THE TASK ::
Please print all of the material below, word for word.

-------- DATA BLOCK

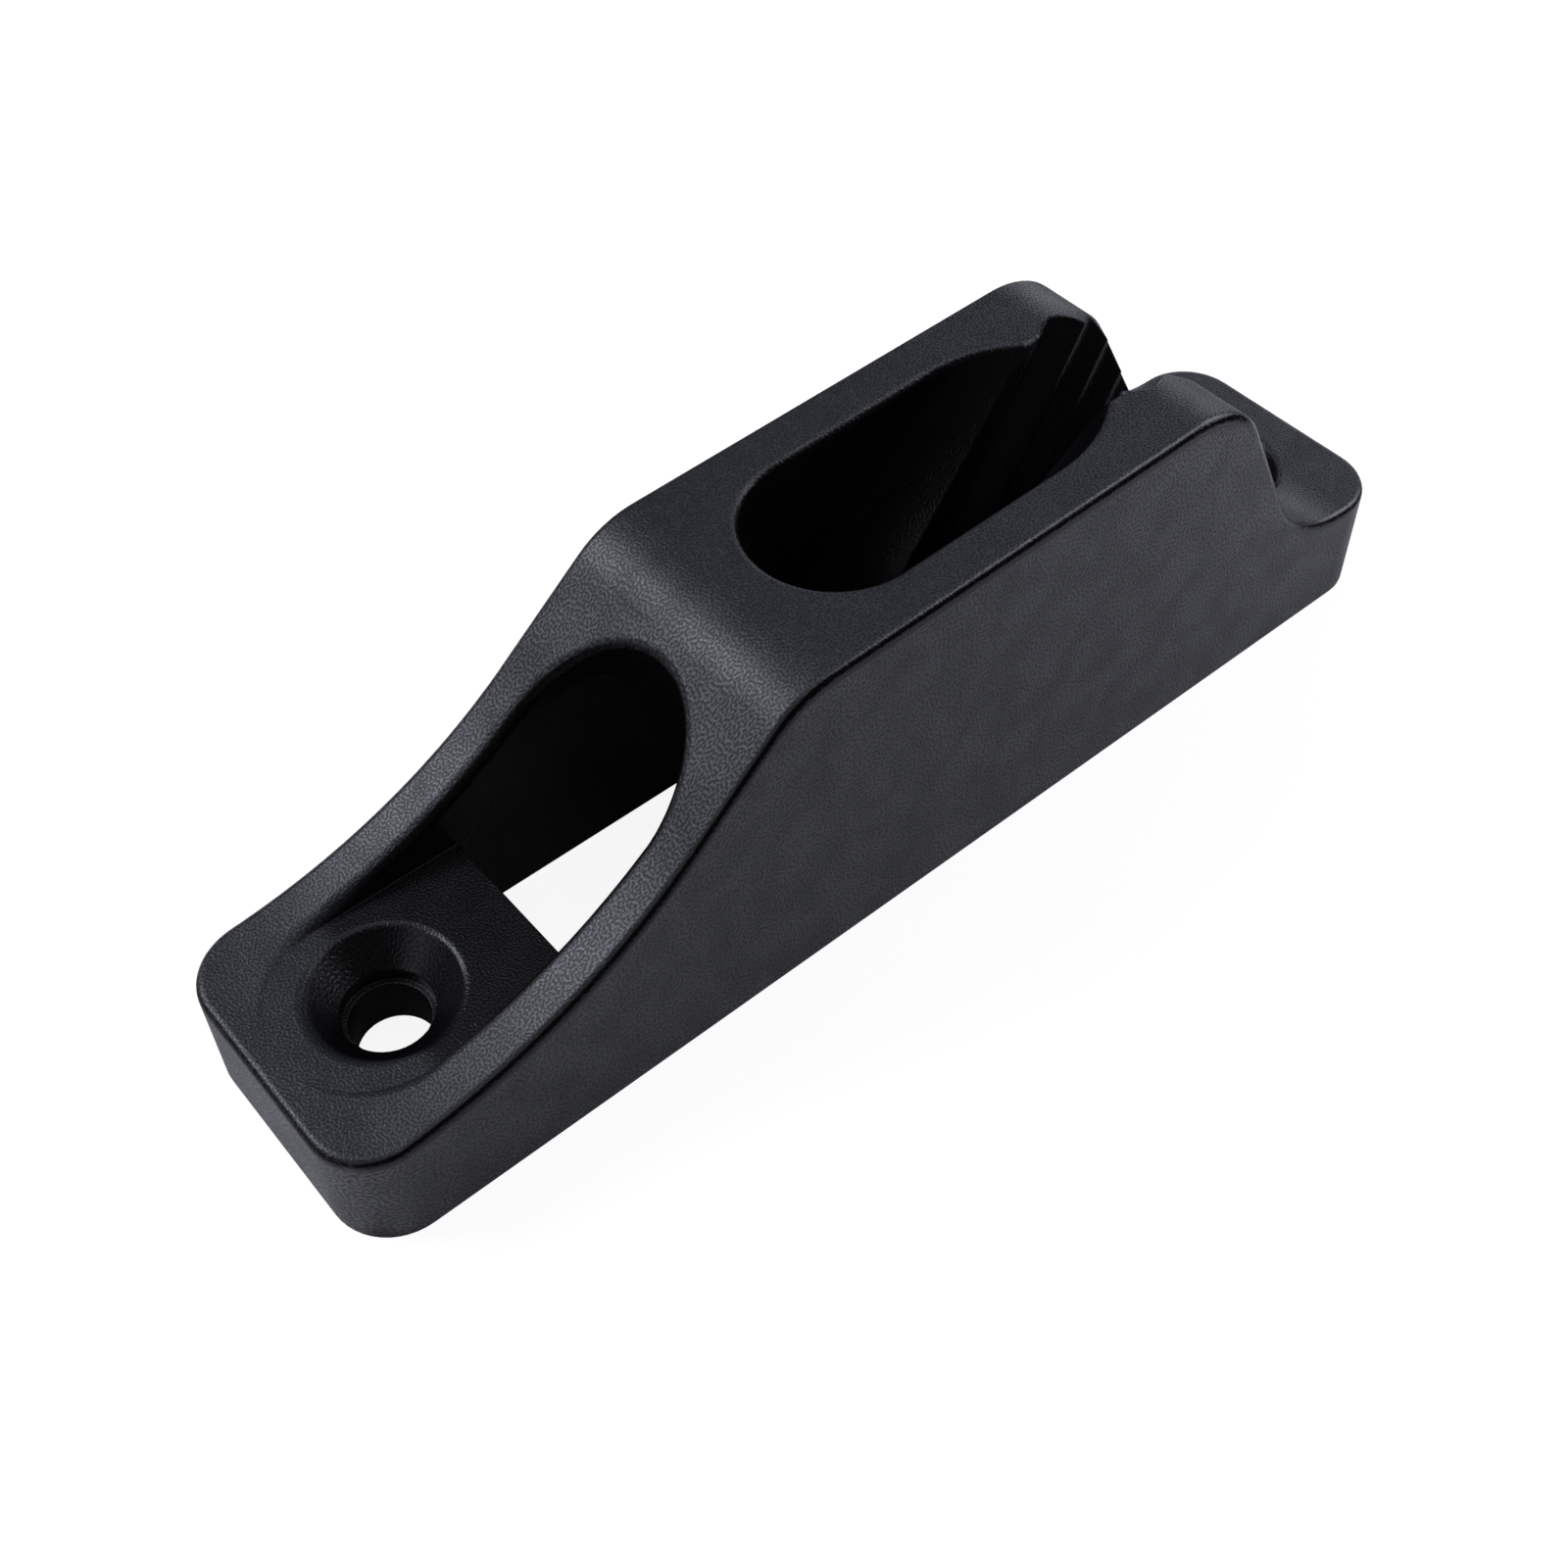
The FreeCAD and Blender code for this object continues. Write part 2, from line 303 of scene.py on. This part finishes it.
# %% [markdown]
# ## Rim of the top
# On the real part the etching stops short of the rounded edge between the top and the side
# walls, where the mould closes. So that edge is smooth and draws a bright line. The dark line
# under it is painted reflection: its colour is darkened and its coat taken off. It could be a
# strip of its own mesh, but it is less than a millimetre wide and belongs to the same moulding,
# so it is told by its depth, its place and its slant. Rim marks the whole edge, and Under Rim
# its steep lower half, together with the same half of the front edge, where the dark line is
# painted.

# %% Rim and its lower half
RIM_DEPTH = (0.65 * MM, 0.95 * MM)
OUTERMOST = (0.385 * width, 0.41 * width)
FRONT_EDGE = (0.8 * MM, 1.2 * MM)
RIM_SLANT = (0.2, 0.45)
LOWER_SIDE_SLANT = (0.5, 0.65)
LOWER_FRONT_SLANT = (0.45, 0.7)

to_end, to_side = slant(polish_and_shade, polish_place.outputs["Normal"])
near_top = fade(polish_and_shade, depth, *RIM_DEPTH, low=1.0, high=0.0)
outermost = fade(polish_and_shade, off_middle, *OUTERMOST)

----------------

WRITTEN REPLY ::
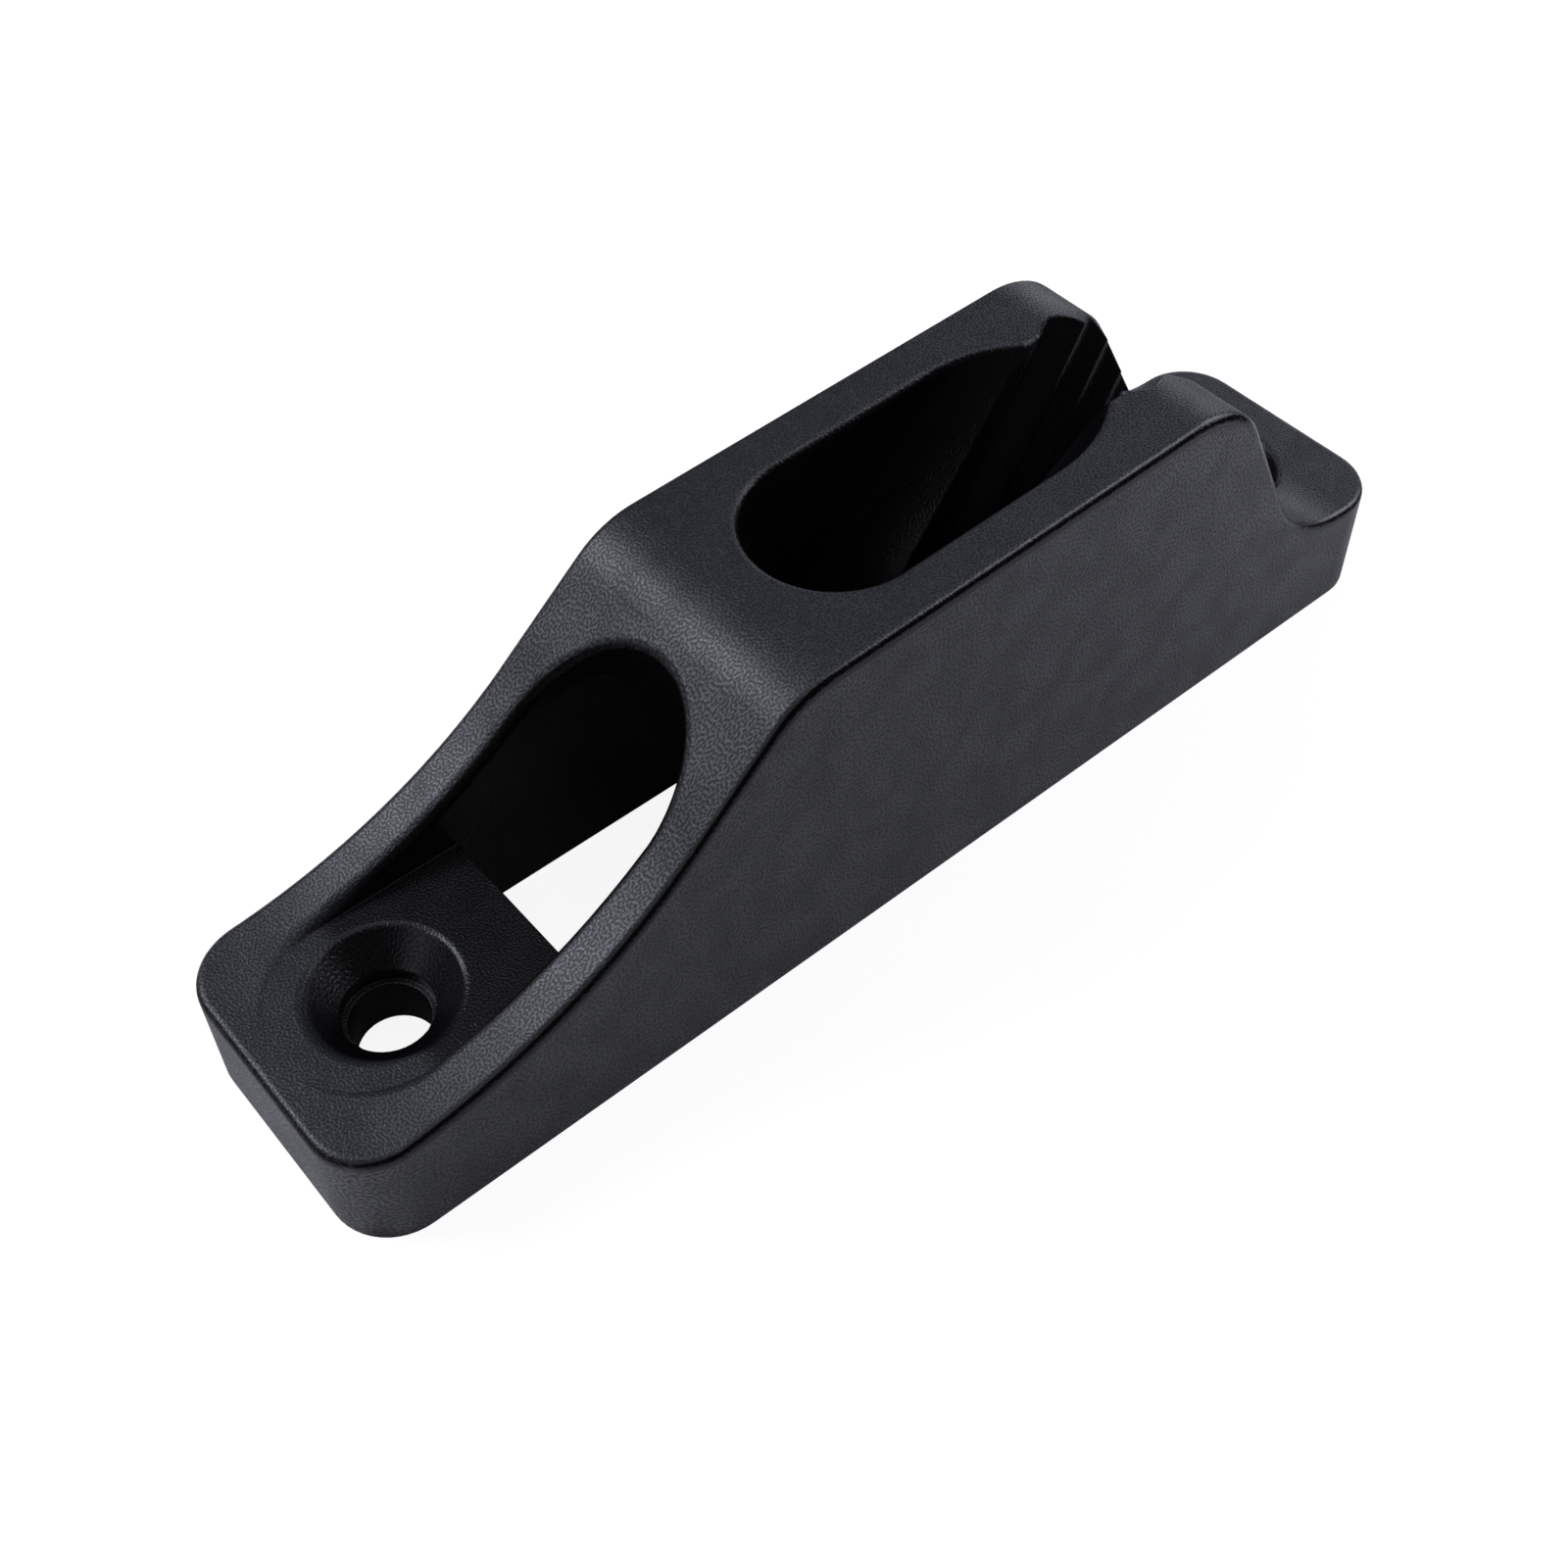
The FreeCAD and Blender code for this object continues. Write part 2, from line 303 of scene.py on. This part finishes it.
# %% [markdown]
# ## Rim of the top
# On the real part the etching stops short of the rounded edge between the top and the side
# walls, where the mould closes. So that edge is smooth and draws a bright line. The dark line
# under it is painted reflection: its colour is darkened and its coat taken off. It could be a
# strip of its own mesh, but it is less than a millimetre wide and belongs to the same moulding,
# so it is told by its depth, its place and its slant. Rim marks the whole edge, and Under Rim
# its steep lower half, together with the same half of the front edge, where the dark line is
# painted.

# %% Rim and its lower half
RIM_DEPTH = (0.65 * MM, 0.95 * MM)
OUTERMOST = (0.385 * width, 0.41 * width)
FRONT_EDGE = (0.8 * MM, 1.2 * MM)
RIM_SLANT = (0.2, 0.45)
LOWER_SIDE_SLANT = (0.5, 0.65)
LOWER_FRONT_SLANT = (0.45, 0.7)

to_end, to_side = slant(polish_and_shade, polish_place.outputs["Normal"])
near_top = fade(polish_and_shade, depth, *RIM_DEPTH, low=1.0, high=0.0)
outermost = fade(polish_and_shade, off_middle, *OUTERMOST)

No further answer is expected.